Parts and joints as JSON:
****************

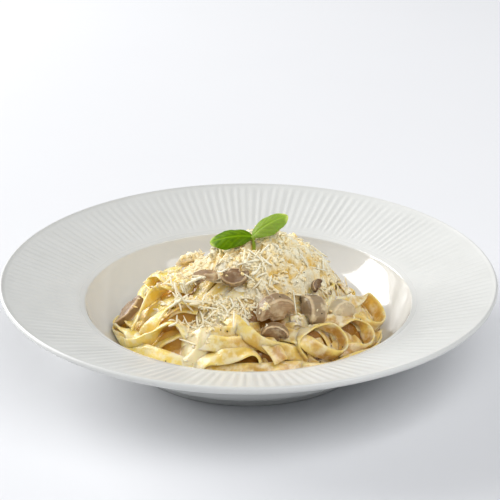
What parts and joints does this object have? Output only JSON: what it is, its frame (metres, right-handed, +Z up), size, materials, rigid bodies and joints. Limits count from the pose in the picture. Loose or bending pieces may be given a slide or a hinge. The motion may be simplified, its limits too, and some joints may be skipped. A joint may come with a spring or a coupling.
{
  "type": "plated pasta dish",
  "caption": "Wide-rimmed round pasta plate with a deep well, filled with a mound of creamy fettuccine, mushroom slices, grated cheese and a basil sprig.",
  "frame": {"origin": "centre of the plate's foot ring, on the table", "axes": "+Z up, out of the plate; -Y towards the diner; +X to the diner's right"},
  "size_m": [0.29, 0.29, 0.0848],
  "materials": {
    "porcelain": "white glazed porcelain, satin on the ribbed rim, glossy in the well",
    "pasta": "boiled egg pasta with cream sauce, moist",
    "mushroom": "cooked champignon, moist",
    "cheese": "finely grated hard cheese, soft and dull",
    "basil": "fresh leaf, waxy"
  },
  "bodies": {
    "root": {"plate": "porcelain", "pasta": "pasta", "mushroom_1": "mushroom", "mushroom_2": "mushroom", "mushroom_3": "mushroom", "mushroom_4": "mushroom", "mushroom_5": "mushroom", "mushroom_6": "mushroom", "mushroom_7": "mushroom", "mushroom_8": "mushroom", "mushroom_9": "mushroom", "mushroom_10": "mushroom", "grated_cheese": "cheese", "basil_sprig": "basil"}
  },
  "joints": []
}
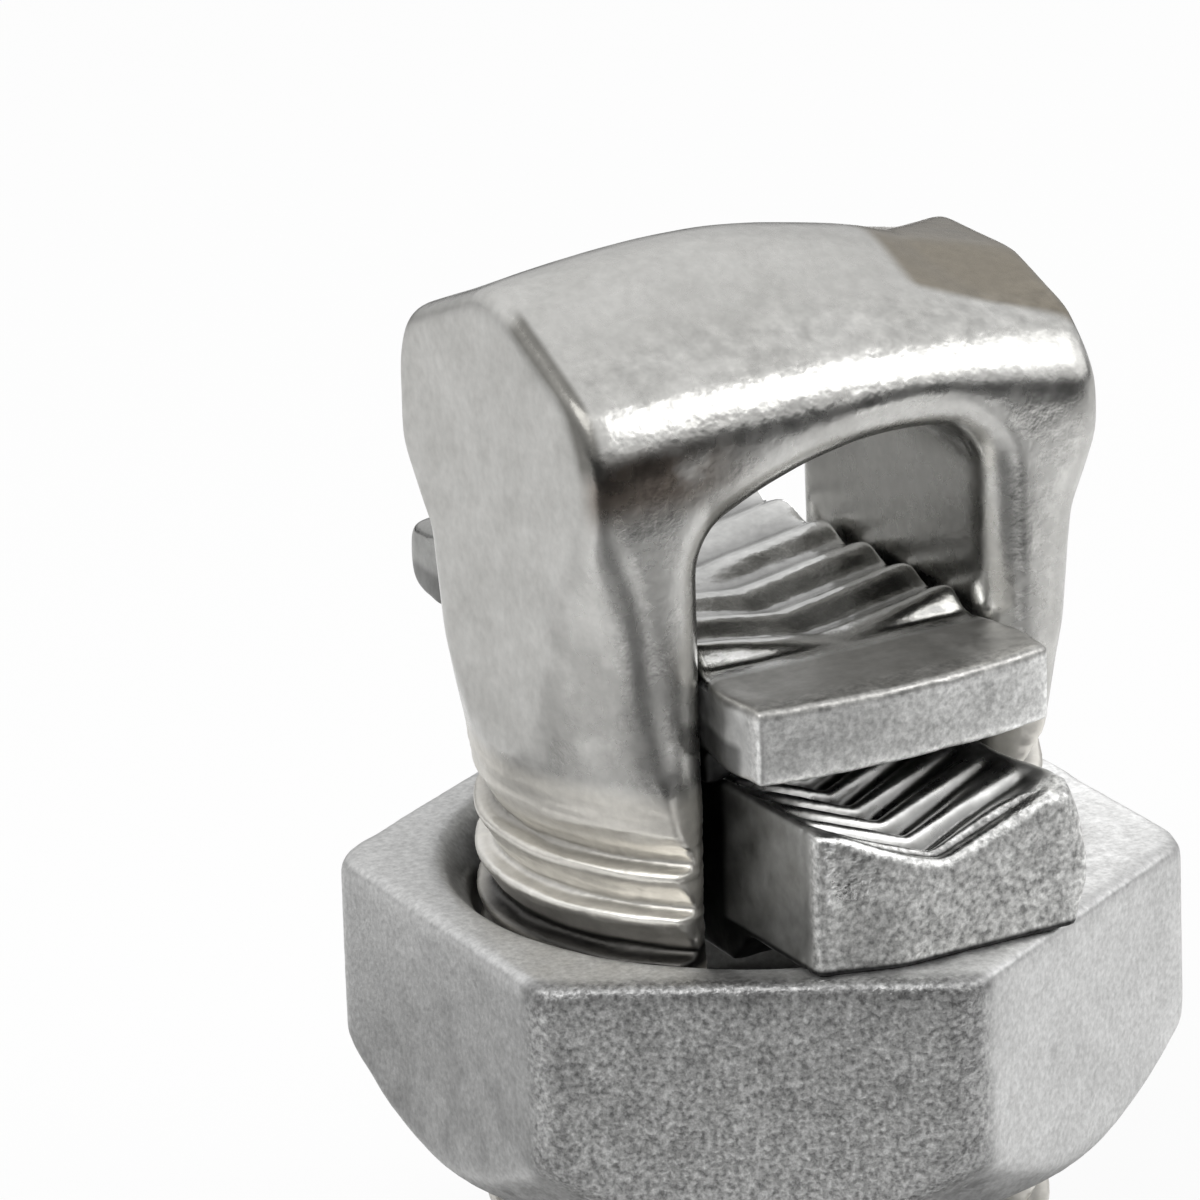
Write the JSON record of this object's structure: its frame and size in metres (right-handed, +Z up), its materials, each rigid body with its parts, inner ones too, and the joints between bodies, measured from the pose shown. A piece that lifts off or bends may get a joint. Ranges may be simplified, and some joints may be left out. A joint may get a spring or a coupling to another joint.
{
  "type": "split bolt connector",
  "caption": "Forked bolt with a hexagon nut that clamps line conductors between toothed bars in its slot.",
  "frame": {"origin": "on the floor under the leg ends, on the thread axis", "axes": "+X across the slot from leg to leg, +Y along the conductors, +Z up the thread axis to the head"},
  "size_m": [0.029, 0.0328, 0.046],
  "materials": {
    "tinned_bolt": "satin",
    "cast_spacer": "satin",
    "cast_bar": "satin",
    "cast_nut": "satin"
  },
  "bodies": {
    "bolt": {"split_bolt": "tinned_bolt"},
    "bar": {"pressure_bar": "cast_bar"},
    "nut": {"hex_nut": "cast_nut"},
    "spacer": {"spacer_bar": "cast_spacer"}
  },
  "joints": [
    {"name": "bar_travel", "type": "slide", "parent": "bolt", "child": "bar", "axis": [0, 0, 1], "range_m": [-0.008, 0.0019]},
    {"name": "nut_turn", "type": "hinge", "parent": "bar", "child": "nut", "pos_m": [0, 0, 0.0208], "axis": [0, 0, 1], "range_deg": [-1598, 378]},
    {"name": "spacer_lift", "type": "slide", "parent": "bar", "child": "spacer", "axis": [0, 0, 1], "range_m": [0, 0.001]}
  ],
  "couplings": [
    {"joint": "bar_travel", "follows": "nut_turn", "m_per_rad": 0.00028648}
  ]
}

****************

* Given instruction
Repeat all of the records above exactly as they appear.

* Result of this task
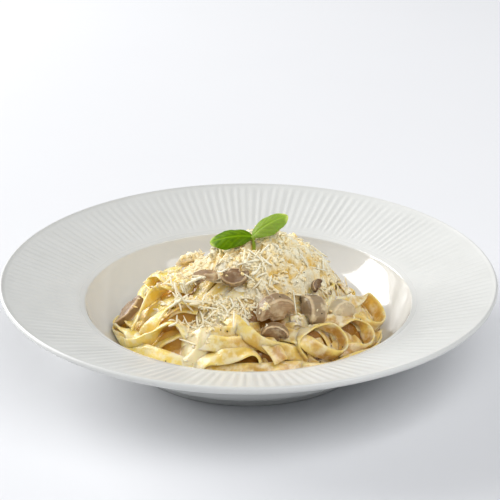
What parts and joints does this object have? Output only JSON: what it is, its frame (metres, right-handed, +Z up), size, materials, rigid bodies and joints. Limits count from the pose in the picture. Loose or bending pieces may be given a slide or a hinge. The motion may be simplified, its limits too, and some joints may be skipped. A joint may come with a spring or a coupling.
{
  "type": "plated pasta dish",
  "caption": "Wide-rimmed round pasta plate with a deep well, filled with a mound of creamy fettuccine, mushroom slices, grated cheese and a basil sprig.",
  "frame": {"origin": "centre of the plate's foot ring, on the table", "axes": "+Z up, out of the plate; -Y towards the diner; +X to the diner's right"},
  "size_m": [0.29, 0.29, 0.0848],
  "materials": {
    "porcelain": "white glazed porcelain, satin on the ribbed rim, glossy in the well",
    "pasta": "boiled egg pasta with cream sauce, moist",
    "mushroom": "cooked champignon, moist",
    "cheese": "finely grated hard cheese, soft and dull",
    "basil": "fresh leaf, waxy"
  },
  "bodies": {
    "root": {"plate": "porcelain", "pasta": "pasta", "mushroom_1": "mushroom", "mushroom_2": "mushroom", "mushroom_3": "mushroom", "mushroom_4": "mushroom", "mushroom_5": "mushroom", "mushroom_6": "mushroom", "mushroom_7": "mushroom", "mushroom_8": "mushroom", "mushroom_9": "mushroom", "mushroom_10": "mushroom", "grated_cheese": "cheese", "basil_sprig": "basil"}
  },
  "joints": []
}
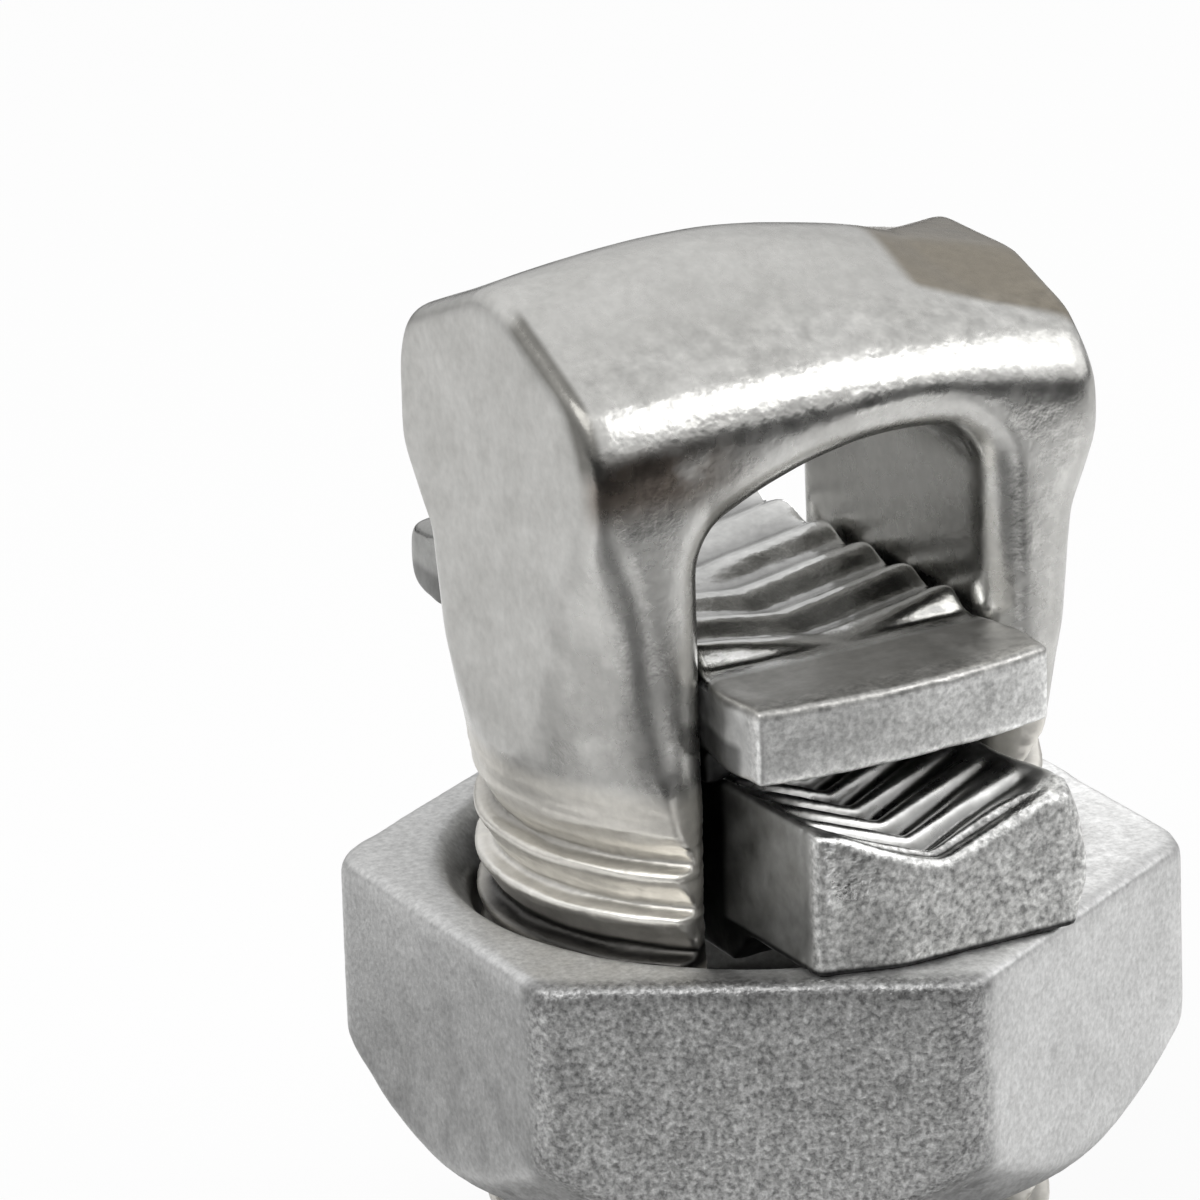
Write the JSON record of this object's structure: its frame and size in metres (right-handed, +Z up), its materials, each rigid body with its parts, inner ones too, and the joints between bodies, measured from the pose shown. A piece that lifts off or bends may get a joint. Ranges may be simplified, and some joints may be left out. A joint may get a spring or a coupling to another joint.
{
  "type": "split bolt connector",
  "caption": "Forked bolt with a hexagon nut that clamps line conductors between toothed bars in its slot.",
  "frame": {"origin": "on the floor under the leg ends, on the thread axis", "axes": "+X across the slot from leg to leg, +Y along the conductors, +Z up the thread axis to the head"},
  "size_m": [0.029, 0.0328, 0.046],
  "materials": {
    "tinned_bolt": "satin",
    "cast_spacer": "satin",
    "cast_bar": "satin",
    "cast_nut": "satin"
  },
  "bodies": {
    "bolt": {"split_bolt": "tinned_bolt"},
    "bar": {"pressure_bar": "cast_bar"},
    "nut": {"hex_nut": "cast_nut"},
    "spacer": {"spacer_bar": "cast_spacer"}
  },
  "joints": [
    {"name": "bar_travel", "type": "slide", "parent": "bolt", "child": "bar", "axis": [0, 0, 1], "range_m": [-0.008, 0.0019]},
    {"name": "nut_turn", "type": "hinge", "parent": "bar", "child": "nut", "pos_m": [0, 0, 0.0208], "axis": [0, 0, 1], "range_deg": [-1598, 378]},
    {"name": "spacer_lift", "type": "slide", "parent": "bar", "child": "spacer", "axis": [0, 0, 1], "range_m": [0, 0.001]}
  ],
  "couplings": [
    {"joint": "bar_travel", "follows": "nut_turn", "m_per_rad": 0.00028648}
  ]
}